I was overwhelmed standing in the entrance to Esther’s house, passing the baby boy around that the women had tried to give to me on his birth day. We prayed and prayed for Esther – for safety, health, provision and for home.

We filled that one bed with babies as we passed them back to Esther, and we walked back up the mountain to Lizzie’s singing, dancing children. We filled them up with lollipops, and I guessed their flavors as I kissed them goodbye.
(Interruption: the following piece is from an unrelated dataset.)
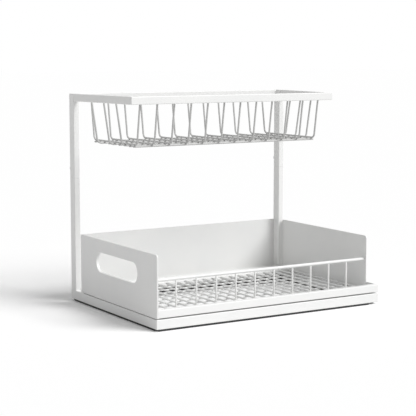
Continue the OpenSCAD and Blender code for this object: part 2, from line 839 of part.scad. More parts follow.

Later, we went to meet with some pastors who know and love their community. We were greeted first by bright-eyed, crooked-smiled, one-shoed Joshua, the son Pastor Jeffrey had been given after Joshua’s parents abandoned him at 3-weeks old, probably when they realized the left side of his body doesn’t work properly.

While Joshua, Lifa and the pastors devoured fruity lollipops, we talked about needs. We went down another side of the mountain and saw shack after shack.

One had 14 people living in two wooden rooms.

One had a family of 6 in one room.

One had a family of 11 in one room, with a baby on the way and a little girl named Promise whose dejected eyes beg to know a promise fulfilled.

There’s another family of 6 orphans in a shack in a different community we’ll meet next week.


Lifa danced around that mountain tour with us. He practiced writing his name and drew pictures on the bottom of the paper that I was scribbling names, stories and details on. On the way home he said, “Mama, can we just have some Mama-Lifa time? Can we go to a restaurant tonight?”
  
We colored by a fire while we waited for our meal. Lifa was thrilled to tell me the names of the colors, and he basked in my attention. He even snuck up to plant a kiss on my cheek while he switched from the blue to the red crayon.

If there is such a thing as a spectrum of hope, I think I saw the whole thing yesterday.

The new faces and families we met today: Malnourished, broken bodies piled high in deplorable shacks, filled mostly by their emptiness… barely clinging to the drive to survive.

And then the friends and families we’ve known and walked through life with: They are living in new houses, their shame is being replaced with freedom, and they are opening up their lives to us and to Christ.

And the little boy who is snoring in the bed next to mine: He opened the car door for me tonight when he took me on our “date”, and filled my ears with his laugher and stories about what he’s thankful for.

I’m not sure how to seal this blog up with hope. Not even with a mildly profound word. I’m not sure why I’ve been up since 2am thinking about the lollipop parade.

Passing out candy achieved only brief sugarcoated smiles and left a few more pieces of trash on the ground in South Africa today. It doesn’t build houses or build hope.

As I sit here awake at 4am thinking about all of those eyes I saw yesterday… the empty ones, the filling ones, and the sparkling ones… I can’t come to a bold and beautiful conclusion about this hope spectrum I paraded through. But I can hope that just the act of extending my full hand to those empty ones means something, starts something, changes something.

I’ve spent years extending my hand to reach for Lifa’s.
I’ve spent countless hours extending my hands to GoGo, Ruth and Lizzie’s families.
And today I reached out and gave Joshua a lollipop, and I wrapped my arms around Promise.

And, as the sun gets ready to come up, I reach out for the Son who willingly extended both of his hands on a cross to finish the spectrum of hope and fulfill a promise… for a little girl named Promise, a little boy named Joshua, and the boy whose name, Lifa, means “inheritance”.

I’m asking Him to keep reaching and keep coming, even though He came and He finished it. I’m asking Him to keep reaching for those mountain children, and to keep reaching for me and you – the ones with full hands. 

Because I think if we keep reaching, Hope can reach everyone.